THE EXERCISE:
Quote each record exactly, please, leaving none out.

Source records
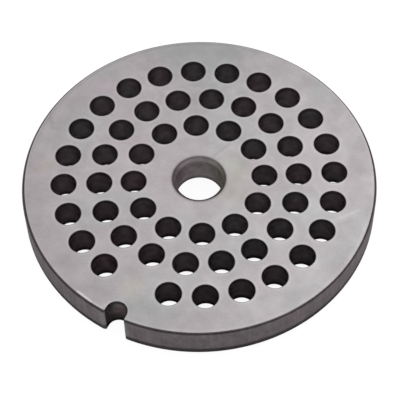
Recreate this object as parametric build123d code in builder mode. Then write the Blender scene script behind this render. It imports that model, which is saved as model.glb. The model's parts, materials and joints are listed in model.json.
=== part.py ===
"""Perforated plate of a meat grinder, size 8: one ground steel disc.

The plate lies flat with the middle of its back face at the origin. The bore's
axis is +Z, the cutting face looks along +Z, and the locating notch is at -Y.
It is turned from a blank, drilled on three circles and notched in the rim, and
both faces are ground flat, so the holes meet them in sharp cutting edges and
the plate can be turned over when one face is worn.
"""

from build123d import *
import os

# Driving dimensions, in millimetres and degrees.
plate_diameter = 62.0
plate_thickness = 6.4
rim_chamfer = 0.5

bore_diameter = 8.2
bore_chamfer = 0.6

hole_diameter = 4.5
inner_circle_diameter = 22.9
middle_circle_diameter = 34.9
outer_circle_diameter = 47.4
inner_divisions = 12
middle_divisions = 18
outer_divisions = 24

notch_width = 3.7
notch_depth = 3.15
notch_mouth_radius = 0.5
notch_angle = 270.0


def circle_of_holes(circle_diameter, divisions, left_out=0):
    """Hole places on one circle, counted from the notch, less those left out there."""
    pitch_angle = 360 / divisions
    return PolarLocations(
        circle_diameter / 2,
        divisions - left_out,
        start_angle=notch_angle + left_out * pitch_angle,
        angular_range=360 - (1 + left_out) * pitch_angle,
        endpoint=True,
    )


with BuildPart() as plate:
    # The turned blank, with its rim broken on both sides.
    Cylinder(
        plate_diameter / 2,
        plate_thickness,
        align=(Align.CENTER, Align.CENTER, Align.MIN),
    )
    rim_edges = plate.edges().filter_by(GeomType.CIRCLE)
    chamfer(rim_edges, rim_chamfer)

    # The spindle bore, with a wide lead-in on both sides.
    Hole(bore_diameter / 2)
    bore_edges = plate.edges().filter_by(GeomType.CIRCLE).group_by(SortBy.RADIUS)[0]
    chamfer(bore_edges, bore_chamfer)

    # Three circles of straight holes. The outer one gives up a hole to the notch.
    with circle_of_holes(inner_circle_diameter, inner_divisions):
        Hole(hole_diameter / 2)
    with circle_of_holes(middle_circle_diameter, middle_divisions):
        Hole(hole_diameter / 2)
    with circle_of_holes(outer_circle_diameter, outer_divisions, left_out=1):
        Hole(hole_diameter / 2)

    # The notch for the housing's peg: straight sides, a round bottom and a rounded mouth.
    with BuildSketch() as notched_outline:
        Circle(plate_diameter / 2)
        with PolarLocations(plate_diameter / 2 - notch_depth, 1, start_angle=notch_angle):
            SlotCenterPoint(
                center=(notch_width / 2 + notch_depth, 0),
                point=(notch_width / 2, 0),
                height=notch_width,
                mode=Mode.SUBTRACT,
            )
        mouth_corners = notched_outline.vertices().group_by(Axis.Y)[0]
        fillet(mouth_corners, notch_mouth_radius)
    extrude(amount=plate_thickness, mode=Mode.INTERSECT)

plate.part.label = "plate"

os.makedirs("parts", exist_ok=True)
export_step(plate.part, "parts/plate.step")
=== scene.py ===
"""The looks of a meat grinder plate: a hardened steel disc with bright ground faces.

Lengths are in millimetres until a mesh, a lamp or the camera is made, and the
frame is the CAD part's: the plate lies flat on z = 0, its bore's axis is +Z and
its notch is at -Y.
"""
import json
import math

import bpy
from mathutils import Matrix, Vector
from mathutils.geometry import delaunay_2d_cdt


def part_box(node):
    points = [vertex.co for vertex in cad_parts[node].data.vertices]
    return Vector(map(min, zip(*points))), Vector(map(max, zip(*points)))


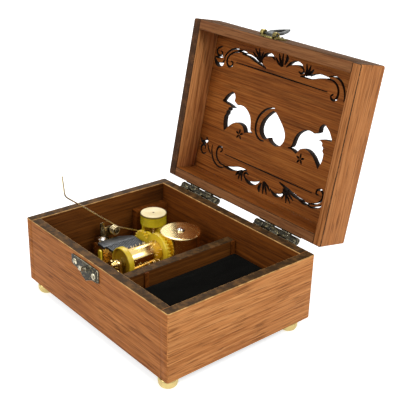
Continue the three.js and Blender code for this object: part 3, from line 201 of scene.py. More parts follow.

EXPECTED ANSWER:
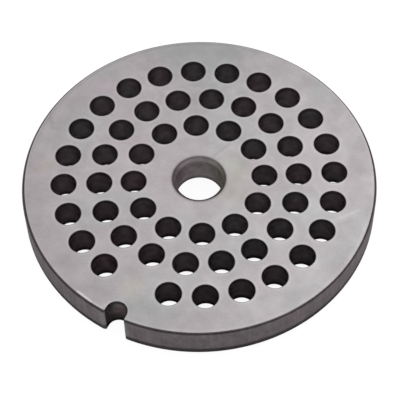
Recreate this object as parametric build123d code in builder mode. Then write the Blender scene script behind this render. It imports that model, which is saved as model.glb. The model's parts, materials and joints are listed in model.json.
=== part.py ===
"""Perforated plate of a meat grinder, size 8: one ground steel disc.

The plate lies flat with the middle of its back face at the origin. The bore's
axis is +Z, the cutting face looks along +Z, and the locating notch is at -Y.
It is turned from a blank, drilled on three circles and notched in the rim, and
both faces are ground flat, so the holes meet them in sharp cutting edges and
the plate can be turned over when one face is worn.
"""

from build123d import *
import os

# Driving dimensions, in millimetres and degrees.
plate_diameter = 62.0
plate_thickness = 6.4
rim_chamfer = 0.5

bore_diameter = 8.2
bore_chamfer = 0.6

hole_diameter = 4.5
inner_circle_diameter = 22.9
middle_circle_diameter = 34.9
outer_circle_diameter = 47.4
inner_divisions = 12
middle_divisions = 18
outer_divisions = 24

notch_width = 3.7
notch_depth = 3.15
notch_mouth_radius = 0.5
notch_angle = 270.0


def circle_of_holes(circle_diameter, divisions, left_out=0):
    """Hole places on one circle, counted from the notch, less those left out there."""
    pitch_angle = 360 / divisions
    return PolarLocations(
        circle_diameter / 2,
        divisions - left_out,
        start_angle=notch_angle + left_out * pitch_angle,
        angular_range=360 - (1 + left_out) * pitch_angle,
        endpoint=True,
    )


with BuildPart() as plate:
    # The turned blank, with its rim broken on both sides.
    Cylinder(
        plate_diameter / 2,
        plate_thickness,
        align=(Align.CENTER, Align.CENTER, Align.MIN),
    )
    rim_edges = plate.edges().filter_by(GeomType.CIRCLE)
    chamfer(rim_edges, rim_chamfer)

    # The spindle bore, with a wide lead-in on both sides.
    Hole(bore_diameter / 2)
    bore_edges = plate.edges().filter_by(GeomType.CIRCLE).group_by(SortBy.RADIUS)[0]
    chamfer(bore_edges, bore_chamfer)

    # Three circles of straight holes. The outer one gives up a hole to the notch.
    with circle_of_holes(inner_circle_diameter, inner_divisions):
        Hole(hole_diameter / 2)
    with circle_of_holes(middle_circle_diameter, middle_divisions):
        Hole(hole_diameter / 2)
    with circle_of_holes(outer_circle_diameter, outer_divisions, left_out=1):
        Hole(hole_diameter / 2)

    # The notch for the housing's peg: straight sides, a round bottom and a rounded mouth.
    with BuildSketch() as notched_outline:
        Circle(plate_diameter / 2)
        with PolarLocations(plate_diameter / 2 - notch_depth, 1, start_angle=notch_angle):
            SlotCenterPoint(
                center=(notch_width / 2 + notch_depth, 0),
                point=(notch_width / 2, 0),
                height=notch_width,
                mode=Mode.SUBTRACT,
            )
        mouth_corners = notched_outline.vertices().group_by(Axis.Y)[0]
        fillet(mouth_corners, notch_mouth_radius)
    extrude(amount=plate_thickness, mode=Mode.INTERSECT)

plate.part.label = "plate"

os.makedirs("parts", exist_ok=True)
export_step(plate.part, "parts/plate.step")
=== scene.py ===
"""The looks of a meat grinder plate: a hardened steel disc with bright ground faces.

Lengths are in millimetres until a mesh, a lamp or the camera is made, and the
frame is the CAD part's: the plate lies flat on z = 0, its bore's axis is +Z and
its notch is at -Y.
"""
import json
import math

import bpy
from mathutils import Matrix, Vector
from mathutils.geometry import delaunay_2d_cdt


def part_box(node):
    points = [vertex.co for vertex in cad_parts[node].data.vertices]
    return Vector(map(min, zip(*points))), Vector(map(max, zip(*points)))


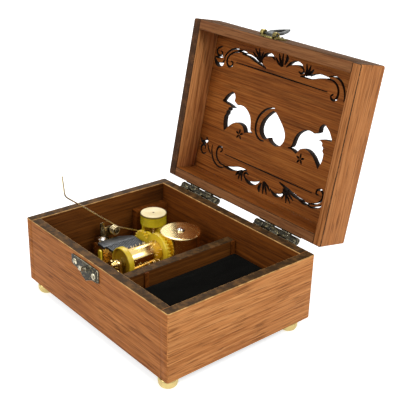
Continue the three.js and Blender code for this object: part 3, from line 201 of scene.py. More parts follow.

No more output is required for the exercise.